*WHAT IS REQUIRED*.
Go through the listing and write out all of it exactly.

*GIVEN DATA*.
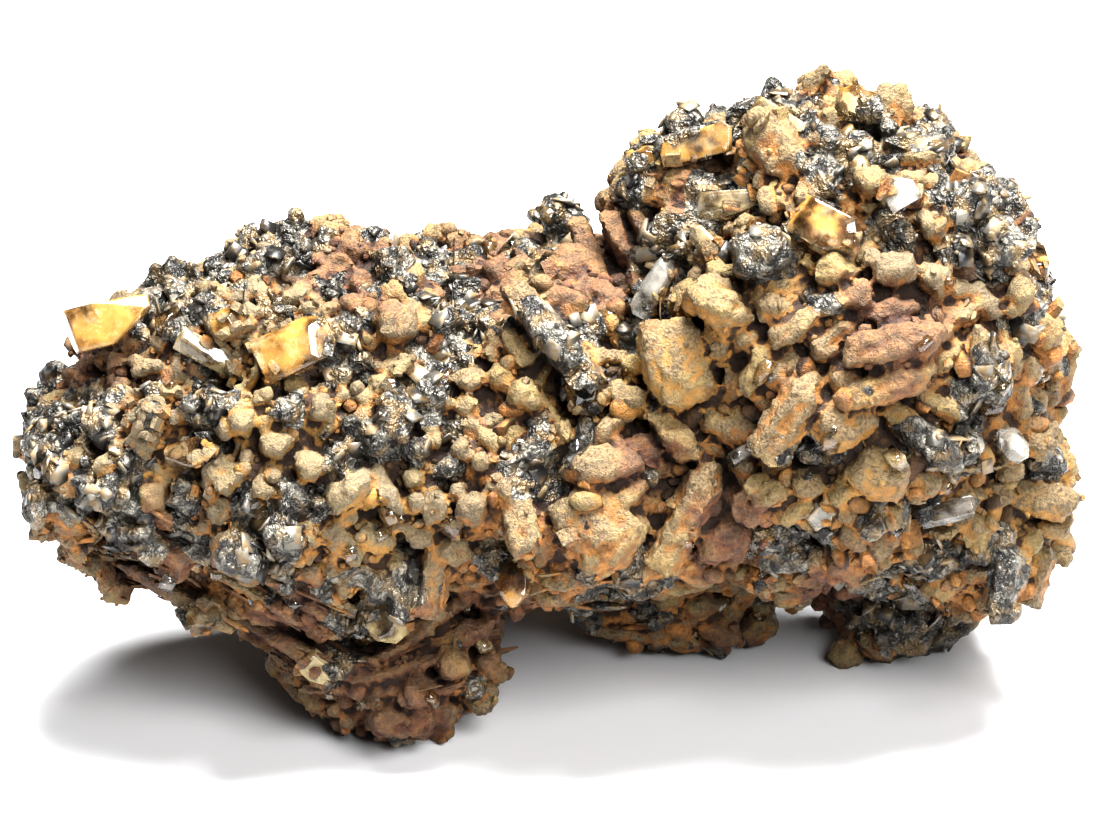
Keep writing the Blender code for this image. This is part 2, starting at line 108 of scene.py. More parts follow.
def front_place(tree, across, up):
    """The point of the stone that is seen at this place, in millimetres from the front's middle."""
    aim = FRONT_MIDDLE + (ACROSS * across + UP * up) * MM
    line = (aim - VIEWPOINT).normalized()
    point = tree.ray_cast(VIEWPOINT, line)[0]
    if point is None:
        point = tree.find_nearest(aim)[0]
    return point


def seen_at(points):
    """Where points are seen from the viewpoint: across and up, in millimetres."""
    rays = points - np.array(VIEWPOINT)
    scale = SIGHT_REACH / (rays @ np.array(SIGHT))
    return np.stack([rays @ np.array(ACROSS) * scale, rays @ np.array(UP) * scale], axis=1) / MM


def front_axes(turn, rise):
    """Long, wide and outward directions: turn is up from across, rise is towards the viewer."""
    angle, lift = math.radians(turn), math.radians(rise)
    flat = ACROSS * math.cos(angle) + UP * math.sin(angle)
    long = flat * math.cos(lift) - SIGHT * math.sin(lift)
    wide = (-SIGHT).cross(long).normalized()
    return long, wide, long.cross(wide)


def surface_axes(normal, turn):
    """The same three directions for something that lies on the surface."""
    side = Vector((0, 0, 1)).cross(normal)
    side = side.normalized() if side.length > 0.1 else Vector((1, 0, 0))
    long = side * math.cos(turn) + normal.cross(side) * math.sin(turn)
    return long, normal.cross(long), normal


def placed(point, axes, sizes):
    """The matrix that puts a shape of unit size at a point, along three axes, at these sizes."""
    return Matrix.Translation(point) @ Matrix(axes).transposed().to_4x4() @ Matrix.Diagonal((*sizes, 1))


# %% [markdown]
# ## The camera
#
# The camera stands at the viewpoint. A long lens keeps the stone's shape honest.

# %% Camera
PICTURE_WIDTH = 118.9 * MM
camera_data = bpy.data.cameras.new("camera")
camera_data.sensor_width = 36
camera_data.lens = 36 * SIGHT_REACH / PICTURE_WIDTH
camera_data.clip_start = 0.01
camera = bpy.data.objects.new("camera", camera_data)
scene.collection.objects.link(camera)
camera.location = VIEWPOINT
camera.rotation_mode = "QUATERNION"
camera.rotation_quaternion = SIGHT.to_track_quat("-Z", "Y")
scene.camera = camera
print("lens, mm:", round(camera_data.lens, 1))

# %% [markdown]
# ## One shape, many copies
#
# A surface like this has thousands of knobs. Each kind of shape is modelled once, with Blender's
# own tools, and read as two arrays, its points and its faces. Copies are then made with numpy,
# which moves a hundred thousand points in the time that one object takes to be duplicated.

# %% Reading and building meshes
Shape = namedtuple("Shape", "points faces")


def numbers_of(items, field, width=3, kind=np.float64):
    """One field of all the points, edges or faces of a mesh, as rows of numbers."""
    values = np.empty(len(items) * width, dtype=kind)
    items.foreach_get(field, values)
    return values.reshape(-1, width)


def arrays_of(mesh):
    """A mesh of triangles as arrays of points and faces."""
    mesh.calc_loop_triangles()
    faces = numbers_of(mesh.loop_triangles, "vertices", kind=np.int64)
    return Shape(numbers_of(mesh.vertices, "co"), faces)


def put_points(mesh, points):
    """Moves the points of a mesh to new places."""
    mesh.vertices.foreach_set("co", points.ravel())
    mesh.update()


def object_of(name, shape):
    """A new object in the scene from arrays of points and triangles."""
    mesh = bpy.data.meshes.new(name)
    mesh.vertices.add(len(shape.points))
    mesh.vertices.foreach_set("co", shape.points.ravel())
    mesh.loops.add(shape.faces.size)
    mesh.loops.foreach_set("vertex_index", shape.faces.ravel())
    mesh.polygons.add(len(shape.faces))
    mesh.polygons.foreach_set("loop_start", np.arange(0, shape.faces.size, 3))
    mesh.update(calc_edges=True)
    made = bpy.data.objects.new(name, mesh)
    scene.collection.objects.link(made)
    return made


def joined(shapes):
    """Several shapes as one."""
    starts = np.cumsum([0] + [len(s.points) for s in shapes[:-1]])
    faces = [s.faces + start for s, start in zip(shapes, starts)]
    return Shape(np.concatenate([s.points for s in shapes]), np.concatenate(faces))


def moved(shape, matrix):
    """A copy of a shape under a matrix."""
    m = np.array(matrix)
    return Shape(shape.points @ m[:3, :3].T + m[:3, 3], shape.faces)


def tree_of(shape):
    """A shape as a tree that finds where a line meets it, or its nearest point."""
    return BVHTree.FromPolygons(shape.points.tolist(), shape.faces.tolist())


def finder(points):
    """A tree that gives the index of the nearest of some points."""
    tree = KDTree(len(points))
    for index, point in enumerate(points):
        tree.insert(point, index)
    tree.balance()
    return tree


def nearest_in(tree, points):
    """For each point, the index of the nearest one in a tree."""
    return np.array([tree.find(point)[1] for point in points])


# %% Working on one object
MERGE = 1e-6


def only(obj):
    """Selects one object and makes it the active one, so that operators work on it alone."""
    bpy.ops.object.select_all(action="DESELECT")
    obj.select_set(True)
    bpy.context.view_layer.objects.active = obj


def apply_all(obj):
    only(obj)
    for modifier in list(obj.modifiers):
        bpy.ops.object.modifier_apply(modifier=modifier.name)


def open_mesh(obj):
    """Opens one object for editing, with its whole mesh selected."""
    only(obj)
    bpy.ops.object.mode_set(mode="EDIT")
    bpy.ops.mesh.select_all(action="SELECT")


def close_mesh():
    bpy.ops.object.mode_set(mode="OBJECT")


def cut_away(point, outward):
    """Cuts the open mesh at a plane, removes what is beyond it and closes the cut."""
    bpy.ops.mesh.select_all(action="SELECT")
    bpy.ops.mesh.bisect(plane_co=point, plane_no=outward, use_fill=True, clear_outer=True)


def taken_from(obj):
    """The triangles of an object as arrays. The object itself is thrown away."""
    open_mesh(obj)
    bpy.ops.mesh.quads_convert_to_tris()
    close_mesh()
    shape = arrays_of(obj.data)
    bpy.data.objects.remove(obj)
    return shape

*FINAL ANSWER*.
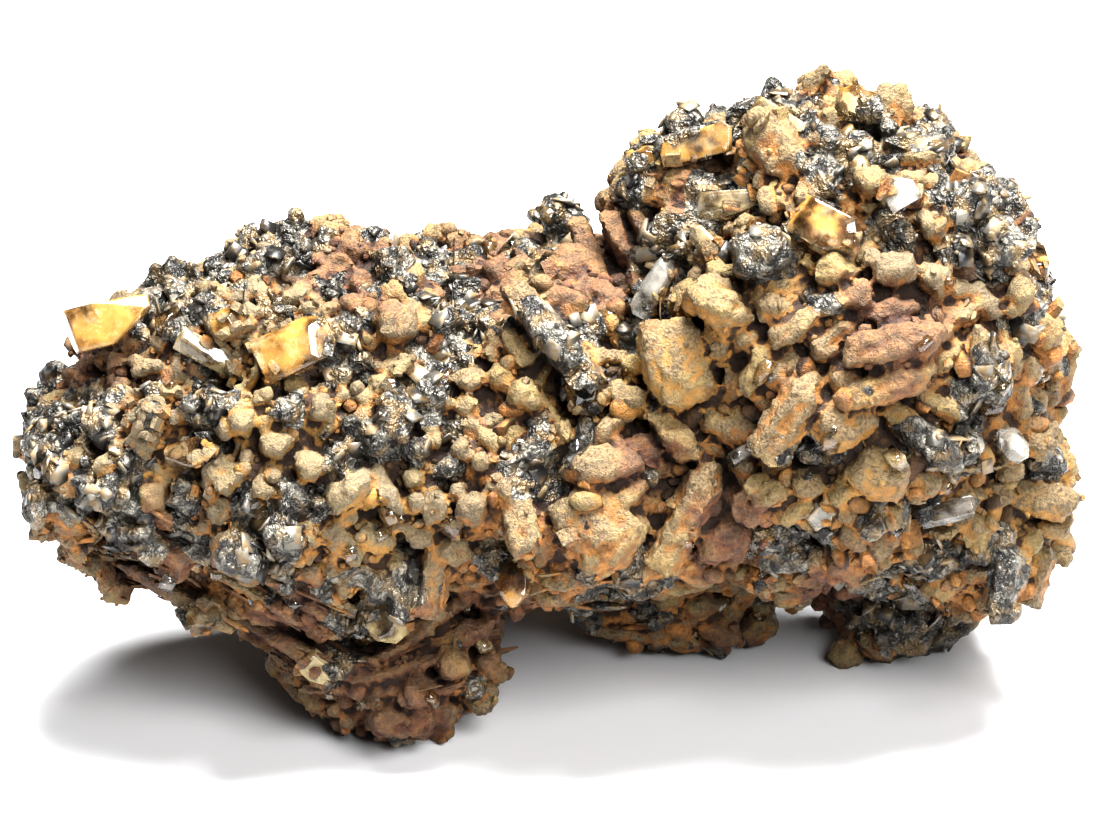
Keep writing the Blender code for this image. This is part 2, starting at line 108 of scene.py. More parts follow.
def front_place(tree, across, up):
    """The point of the stone that is seen at this place, in millimetres from the front's middle."""
    aim = FRONT_MIDDLE + (ACROSS * across + UP * up) * MM
    line = (aim - VIEWPOINT).normalized()
    point = tree.ray_cast(VIEWPOINT, line)[0]
    if point is None:
        point = tree.find_nearest(aim)[0]
    return point


def seen_at(points):
    """Where points are seen from the viewpoint: across and up, in millimetres."""
    rays = points - np.array(VIEWPOINT)
    scale = SIGHT_REACH / (rays @ np.array(SIGHT))
    return np.stack([rays @ np.array(ACROSS) * scale, rays @ np.array(UP) * scale], axis=1) / MM


def front_axes(turn, rise):
    """Long, wide and outward directions: turn is up from across, rise is towards the viewer."""
    angle, lift = math.radians(turn), math.radians(rise)
    flat = ACROSS * math.cos(angle) + UP * math.sin(angle)
    long = flat * math.cos(lift) - SIGHT * math.sin(lift)
    wide = (-SIGHT).cross(long).normalized()
    return long, wide, long.cross(wide)


def surface_axes(normal, turn):
    """The same three directions for something that lies on the surface."""
    side = Vector((0, 0, 1)).cross(normal)
    side = side.normalized() if side.length > 0.1 else Vector((1, 0, 0))
    long = side * math.cos(turn) + normal.cross(side) * math.sin(turn)
    return long, normal.cross(long), normal


def placed(point, axes, sizes):
    """The matrix that puts a shape of unit size at a point, along three axes, at these sizes."""
    return Matrix.Translation(point) @ Matrix(axes).transposed().to_4x4() @ Matrix.Diagonal((*sizes, 1))


# %% [markdown]
# ## The camera
#
# The camera stands at the viewpoint. A long lens keeps the stone's shape honest.

# %% Camera
PICTURE_WIDTH = 118.9 * MM
camera_data = bpy.data.cameras.new("camera")
camera_data.sensor_width = 36
camera_data.lens = 36 * SIGHT_REACH / PICTURE_WIDTH
camera_data.clip_start = 0.01
camera = bpy.data.objects.new("camera", camera_data)
scene.collection.objects.link(camera)
camera.location = VIEWPOINT
camera.rotation_mode = "QUATERNION"
camera.rotation_quaternion = SIGHT.to_track_quat("-Z", "Y")
scene.camera = camera
print("lens, mm:", round(camera_data.lens, 1))

# %% [markdown]
# ## One shape, many copies
#
# A surface like this has thousands of knobs. Each kind of shape is modelled once, with Blender's
# own tools, and read as two arrays, its points and its faces. Copies are then made with numpy,
# which moves a hundred thousand points in the time that one object takes to be duplicated.

# %% Reading and building meshes
Shape = namedtuple("Shape", "points faces")


def numbers_of(items, field, width=3, kind=np.float64):
    """One field of all the points, edges or faces of a mesh, as rows of numbers."""
    values = np.empty(len(items) * width, dtype=kind)
    items.foreach_get(field, values)
    return values.reshape(-1, width)


def arrays_of(mesh):
    """A mesh of triangles as arrays of points and faces."""
    mesh.calc_loop_triangles()
    faces = numbers_of(mesh.loop_triangles, "vertices", kind=np.int64)
    return Shape(numbers_of(mesh.vertices, "co"), faces)


def put_points(mesh, points):
    """Moves the points of a mesh to new places."""
    mesh.vertices.foreach_set("co", points.ravel())
    mesh.update()


def object_of(name, shape):
    """A new object in the scene from arrays of points and triangles."""
    mesh = bpy.data.meshes.new(name)
    mesh.vertices.add(len(shape.points))
    mesh.vertices.foreach_set("co", shape.points.ravel())
    mesh.loops.add(shape.faces.size)
    mesh.loops.foreach_set("vertex_index", shape.faces.ravel())
    mesh.polygons.add(len(shape.faces))
    mesh.polygons.foreach_set("loop_start", np.arange(0, shape.faces.size, 3))
    mesh.update(calc_edges=True)
    made = bpy.data.objects.new(name, mesh)
    scene.collection.objects.link(made)
    return made


def joined(shapes):
    """Several shapes as one."""
    starts = np.cumsum([0] + [len(s.points) for s in shapes[:-1]])
    faces = [s.faces + start for s, start in zip(shapes, starts)]
    return Shape(np.concatenate([s.points for s in shapes]), np.concatenate(faces))


def moved(shape, matrix):
    """A copy of a shape under a matrix."""
    m = np.array(matrix)
    return Shape(shape.points @ m[:3, :3].T + m[:3, 3], shape.faces)


def tree_of(shape):
    """A shape as a tree that finds where a line meets it, or its nearest point."""
    return BVHTree.FromPolygons(shape.points.tolist(), shape.faces.tolist())


def finder(points):
    """A tree that gives the index of the nearest of some points."""
    tree = KDTree(len(points))
    for index, point in enumerate(points):
        tree.insert(point, index)
    tree.balance()
    return tree


def nearest_in(tree, points):
    """For each point, the index of the nearest one in a tree."""
    return np.array([tree.find(point)[1] for point in points])


# %% Working on one object
MERGE = 1e-6


def only(obj):
    """Selects one object and makes it the active one, so that operators work on it alone."""
    bpy.ops.object.select_all(action="DESELECT")
    obj.select_set(True)
    bpy.context.view_layer.objects.active = obj


def apply_all(obj):
    only(obj)
    for modifier in list(obj.modifiers):
        bpy.ops.object.modifier_apply(modifier=modifier.name)


def open_mesh(obj):
    """Opens one object for editing, with its whole mesh selected."""
    only(obj)
    bpy.ops.object.mode_set(mode="EDIT")
    bpy.ops.mesh.select_all(action="SELECT")


def close_mesh():
    bpy.ops.object.mode_set(mode="OBJECT")


def cut_away(point, outward):
    """Cuts the open mesh at a plane, removes what is beyond it and closes the cut."""
    bpy.ops.mesh.select_all(action="SELECT")
    bpy.ops.mesh.bisect(plane_co=point, plane_no=outward, use_fill=True, clear_outer=True)


def taken_from(obj):
    """The triangles of an object as arrays. The object itself is thrown away."""
    open_mesh(obj)
    bpy.ops.mesh.quads_convert_to_tris()
    close_mesh()
    shape = arrays_of(obj.data)
    bpy.data.objects.remove(obj)
    return shape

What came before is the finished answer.